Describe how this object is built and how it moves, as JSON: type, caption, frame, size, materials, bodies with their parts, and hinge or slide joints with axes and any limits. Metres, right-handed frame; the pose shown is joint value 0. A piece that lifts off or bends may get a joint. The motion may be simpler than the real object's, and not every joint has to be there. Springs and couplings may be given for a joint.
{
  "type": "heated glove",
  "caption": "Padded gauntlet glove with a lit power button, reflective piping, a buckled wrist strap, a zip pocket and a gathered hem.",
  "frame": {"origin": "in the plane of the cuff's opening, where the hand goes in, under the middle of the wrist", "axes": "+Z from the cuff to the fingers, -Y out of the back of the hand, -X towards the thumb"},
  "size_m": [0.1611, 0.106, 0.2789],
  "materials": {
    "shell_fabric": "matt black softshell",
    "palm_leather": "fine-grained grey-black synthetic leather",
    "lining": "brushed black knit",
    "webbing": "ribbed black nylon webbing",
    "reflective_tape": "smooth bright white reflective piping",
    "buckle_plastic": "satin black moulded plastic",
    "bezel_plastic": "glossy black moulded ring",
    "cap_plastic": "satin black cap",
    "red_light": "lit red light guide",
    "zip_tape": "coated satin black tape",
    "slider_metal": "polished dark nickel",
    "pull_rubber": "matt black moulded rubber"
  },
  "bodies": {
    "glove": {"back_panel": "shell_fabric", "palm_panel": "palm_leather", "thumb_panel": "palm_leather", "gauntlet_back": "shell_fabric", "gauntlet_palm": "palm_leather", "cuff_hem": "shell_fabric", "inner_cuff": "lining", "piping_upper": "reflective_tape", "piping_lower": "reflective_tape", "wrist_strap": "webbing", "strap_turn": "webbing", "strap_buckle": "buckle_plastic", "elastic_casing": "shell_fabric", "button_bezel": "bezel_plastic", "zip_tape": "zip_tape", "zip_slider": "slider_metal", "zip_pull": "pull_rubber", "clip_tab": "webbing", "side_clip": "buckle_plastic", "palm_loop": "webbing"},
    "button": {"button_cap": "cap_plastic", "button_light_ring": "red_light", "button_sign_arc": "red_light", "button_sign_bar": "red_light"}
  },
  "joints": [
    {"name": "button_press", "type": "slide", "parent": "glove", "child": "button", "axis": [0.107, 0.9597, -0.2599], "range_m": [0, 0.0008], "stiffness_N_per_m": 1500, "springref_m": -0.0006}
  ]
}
|---|
Objective: Recopy all the lines exactly as they appear.

Correct output:
Describe how this object is built and how it moves, as JSON: type, caption, frame, size, materials, bodies with their parts, and hinge or slide joints with axes and any limits. Metres, right-handed frame; the pose shown is joint value 0. A piece that lifts off or bends may get a joint. The motion may be simpler than the real object's, and not every joint has to be there. Springs and couplings may be given for a joint.
{
  "type": "heated glove",
  "caption": "Padded gauntlet glove with a lit power button, reflective piping, a buckled wrist strap, a zip pocket and a gathered hem.",
  "frame": {"origin": "in the plane of the cuff's opening, where the hand goes in, under the middle of the wrist", "axes": "+Z from the cuff to the fingers, -Y out of the back of the hand, -X towards the thumb"},
  "size_m": [0.1611, 0.106, 0.2789],
  "materials": {
    "shell_fabric": "matt black softshell",
    "palm_leather": "fine-grained grey-black synthetic leather",
    "lining": "brushed black knit",
    "webbing": "ribbed black nylon webbing",
    "reflective_tape": "smooth bright white reflective piping",
    "buckle_plastic": "satin black moulded plastic",
    "bezel_plastic": "glossy black moulded ring",
    "cap_plastic": "satin black cap",
    "red_light": "lit red light guide",
    "zip_tape": "coated satin black tape",
    "slider_metal": "polished dark nickel",
    "pull_rubber": "matt black moulded rubber"
  },
  "bodies": {
    "glove": {"back_panel": "shell_fabric", "palm_panel": "palm_leather", "thumb_panel": "palm_leather", "gauntlet_back": "shell_fabric", "gauntlet_palm": "palm_leather", "cuff_hem": "shell_fabric", "inner_cuff": "lining", "piping_upper": "reflective_tape", "piping_lower": "reflective_tape", "wrist_strap": "webbing", "strap_turn": "webbing", "strap_buckle": "buckle_plastic", "elastic_casing": "shell_fabric", "button_bezel": "bezel_plastic", "zip_tape": "zip_tape", "zip_slider": "slider_metal", "zip_pull": "pull_rubber", "clip_tab": "webbing", "side_clip": "buckle_plastic", "palm_loop": "webbing"},
    "button": {"button_cap": "cap_plastic", "button_light_ring": "red_light", "button_sign_arc": "red_light", "button_sign_bar": "red_light"}
  },
  "joints": [
    {"name": "button_press", "type": "slide", "parent": "glove", "child": "button", "axis": [0.107, 0.9597, -0.2599], "range_m": [0, 0.0008], "stiffness_N_per_m": 1500, "springref_m": -0.0006}
  ]
}